# Hydraulic FEL limb saw?



## GFC Firefighter (Jul 15, 2010)

Got some fence rows I need to cut limbs off of because we are losing acreage to limbs....about 12 acres so far lost. I've been using my cordless black and decker pole saw but it's slow go...haven't even put a dent in it yet. 

I saw a circular limb saw online that mounts to your front end loader. Any opinions on theses?


Saw this one at Northern tool. This baby will turn sideways..talk about making $$$$ on some side jobs!!!

http://www.northerntool.com/shop/tools/product_200631853_200631853


----------



## Thomas (Nov 1, 2006)

Check out youtube.


----------



## GFC Firefighter (Jul 15, 2010)

I did. It looked good just wanted opinions


----------



## RC Wells (Dec 26, 2008)

Hydraulic limb saws that mount on the loader are pretty popular with the Filbert nut growers. They are a specialty product considerably heavier duty than the one in the ad. I would recommend you check with some specialty agricultural product suppliers before you decide.

The price in the ad is misleading to me, as if you do not have a power beyond valve with hydraulic circuits to the bucket, you will be spending at least as much as the saw attachment in additional components.


----------



## GFC Firefighter (Jul 15, 2010)

I have some couplings for the front due to my root grapple.


----------



## pogobill (Jan 31, 2012)

That tractor mounted rig looks somewhat awkward to me, but I really know nothing of them. Have you considered a gas powered pole saw?
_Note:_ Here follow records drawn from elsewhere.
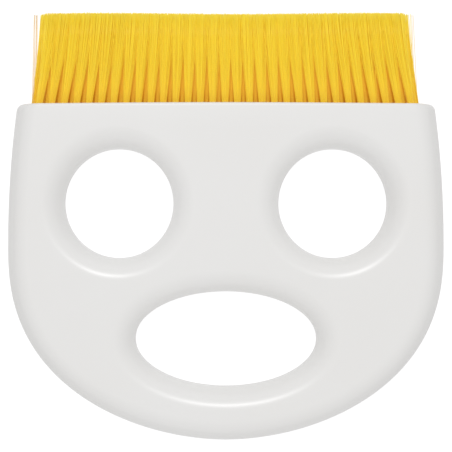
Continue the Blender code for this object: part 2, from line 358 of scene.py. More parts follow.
slotEdgeAngle = math.radians(60)
seamScale = 1000.0

widestY = topY - handle["widestBelowTop"]
chinY = widestY - handle["sideStraight"]
slotHalfLength = fieldHalfLength + handle["fitGap"]
slotHalfDepth = fieldHalfDepth + handle["fitGap"]
flangeTopY = blockLow.y + handle["flange"]
eyeX = handle["eyeSpacing"] / 2
eyeY = topY - handle["eyeBelowTop"]
mouthY = bottomY + handle["chinBar"] + handle["mouthHeight"] / 2


def sideAt(y):
    if y >= widestY:
        arc = handle["sideArc"]
        return halfWidth - arc + math.sqrt(arc ** 2 - (y - widestY) ** 2)
    if y >= chinY:
        return halfWidth
    drop = (y - chinY) / (bottomY - chinY)
    return halfWidth * (1 - drop ** handle["chinDropPower"]) ** (1 / handle["chinWidthPower"])


def chinAt(turn):
    across = math.cos(math.pi * turn)
    down = math.sin(math.pi * turn)
    x = halfWidth * math.copysign(abs(across) ** (2 / handle["chinWidthPower"]), across)
    return x, chinY + (bottomY - chinY) * down ** (2 / handle["chinDropPower"])


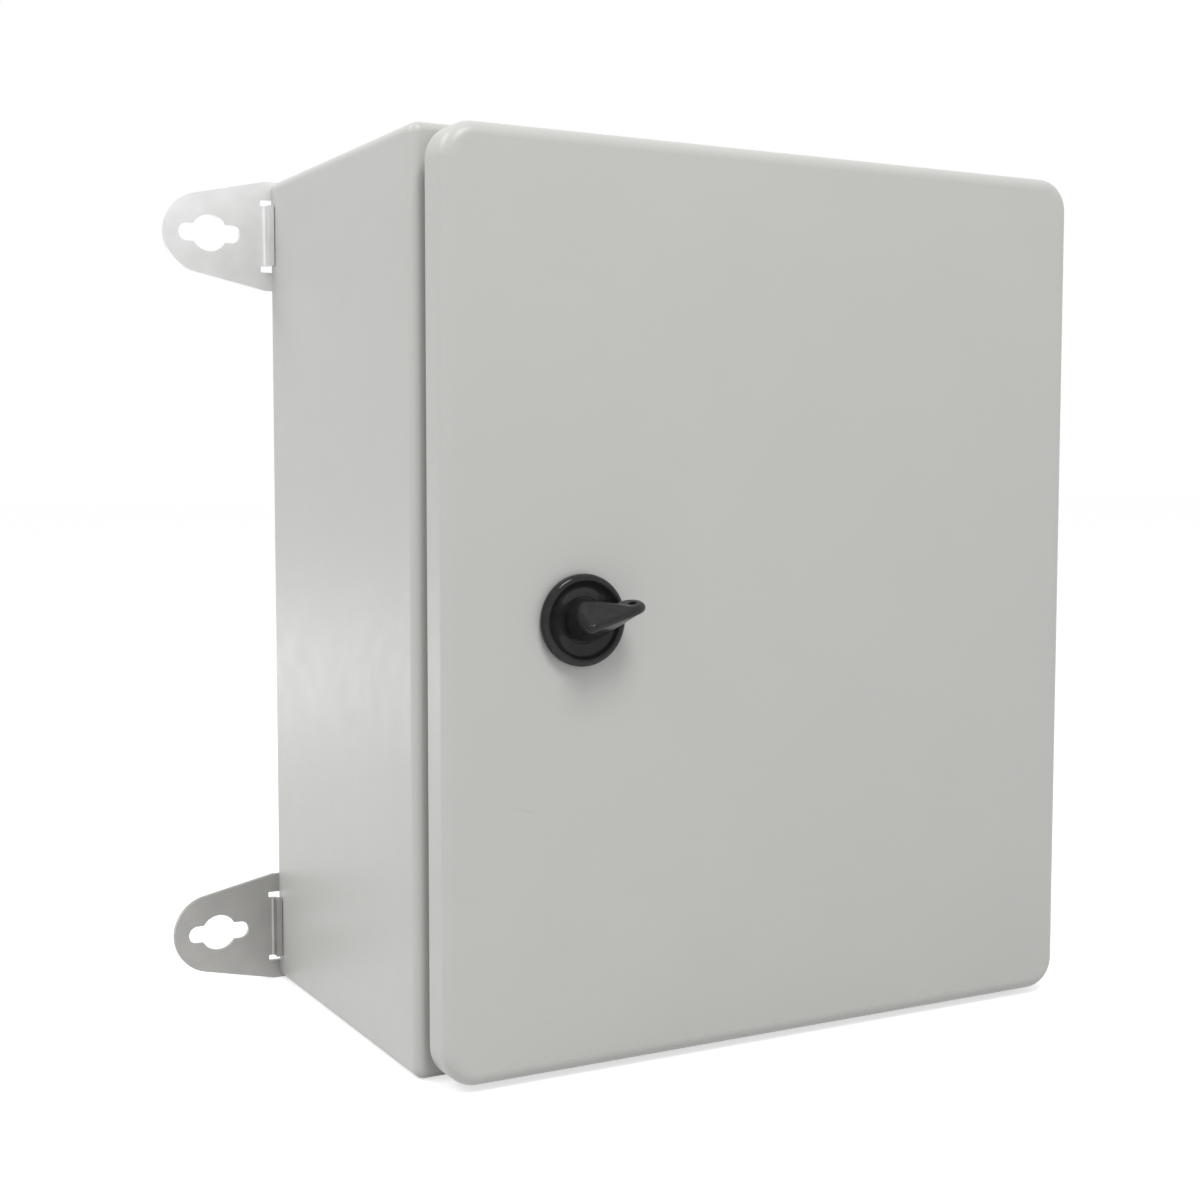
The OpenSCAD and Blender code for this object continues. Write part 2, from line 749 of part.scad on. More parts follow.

Prices range from a few hundred dollars to upwards of $600.00. They seem to be a more versatile option, will run all day as long as you have the gas and you can be a bit more selective at what you cut.... and as a bonus, you can load the cut branches right onto your tractor forks or bucket to haul them away as you go.
I have a push / pull type that works great, has a great reach... I don't however have 12 acres to reclaim with it!


----------



## Thomas (Nov 1, 2006)

"I have a push / pull type that works great, has a great reach... "

Also have the Armstrong model,even comes in handy knock down beehives etc.


----------